Summary of Significant Accounting Policies

The Company’s significant accounting policies are described in Note 2, “Summary of Significant Accounting Policies” to the consolidated financial statements included in the Annual Report for the year ended December 31, 2019. There have been no material changes during the six months ended June 30, 2020, other than as noted below.

Restricted Cash Equivalents

Restricted cash equivalents are money market funds held in collateral accounts that are restricted to secure a letter of credit in accordance with the lease for 281 Albany Street that the Company entered into in March of 2020 (see Note 8). The letter of credit is required to be maintained throughout the term of the lease, which is ten years. These restricted cash equivalents amount to $1.9 million and are reported in “Other Assets” in the Company’s condensed consolidated balance sheet.

Recent Accounting Pronouncements – Adopted

In August 2018, the Financial Accounting Standards Board (“FASB”) issued Accounting Standards Update (“ASU”) 2018-13, Fair Value Measurement (Topic 820): Disclosure Framework – Changes to the Disclosure Requirements for Fair Value Measurement (“ASU 2018-13”). The new standard modifies disclosure requirements related to fair value measurement. The Company adopted ASU 2018-13 on January 1, 2020. The adoption did not have a material impact on the Company’s condensed consolidated financial statements as of and for the three or six months ended June 30, 2020.

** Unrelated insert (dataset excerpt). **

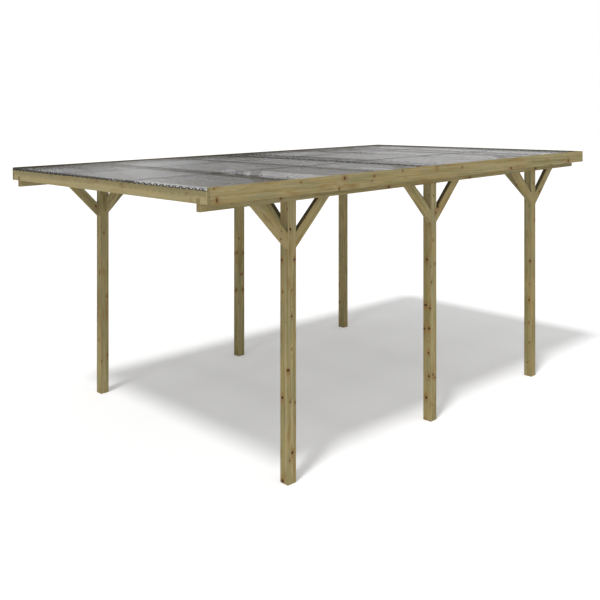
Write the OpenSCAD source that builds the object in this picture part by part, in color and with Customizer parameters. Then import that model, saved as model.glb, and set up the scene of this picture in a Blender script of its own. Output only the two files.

In June 2016, the FASB issued ASU 2016-13, Financial Instruments—Credit Losses (Topic 326): Measurement of Credit Losses on Financial Instruments (“ASU 2016-13”). The standard changes how credit losses are measured for most financial assets and certain other instruments. For trade and other receivables, the standard requires the use of a new forward-looking “expected credit loss” model that generally will result in the earlier recognition of allowances for losses. For available-for-sale debt securities with unrealized losses, the standard now requires allowances to be recorded instead of reducing the amortized cost of the investment. With certain exceptions, the guidance is applied using a modified retrospective approach by reflecting adjustments through a cumulative-effect impact to retained earnings as of the beginning of the fiscal year of adoption. The Company adopted ASU 2016-13 on January 1, 2020. The adoption did not have a material effect on the Company’s condensed consolidated financial statements as of and for the three or six months ended June 30, 2020.

Recent Accounting Pronouncements – Issued but not yet adopted

In December 2019, the FASB issued ASU 2019-12, Income Taxes (Topic 740): Simplifying the Accounting for Income Taxes (“ASU 2019-12”), which is intended to simplify the accounting for income taxes. ASU 2019-12 removes certain exceptions to the general principles in Topic 740 and also clarifies and amends existing guidance to improve consistent application. The amendments in ASU 2019-12 are effective for fiscal years beginning after December 15, 2020, including interim periods therein. Early adoption of the standard is permitted. The Company does not anticipate that the adoption of ASU 2019-12 will have a material effect on the Company’s condensed consolidated financial statements.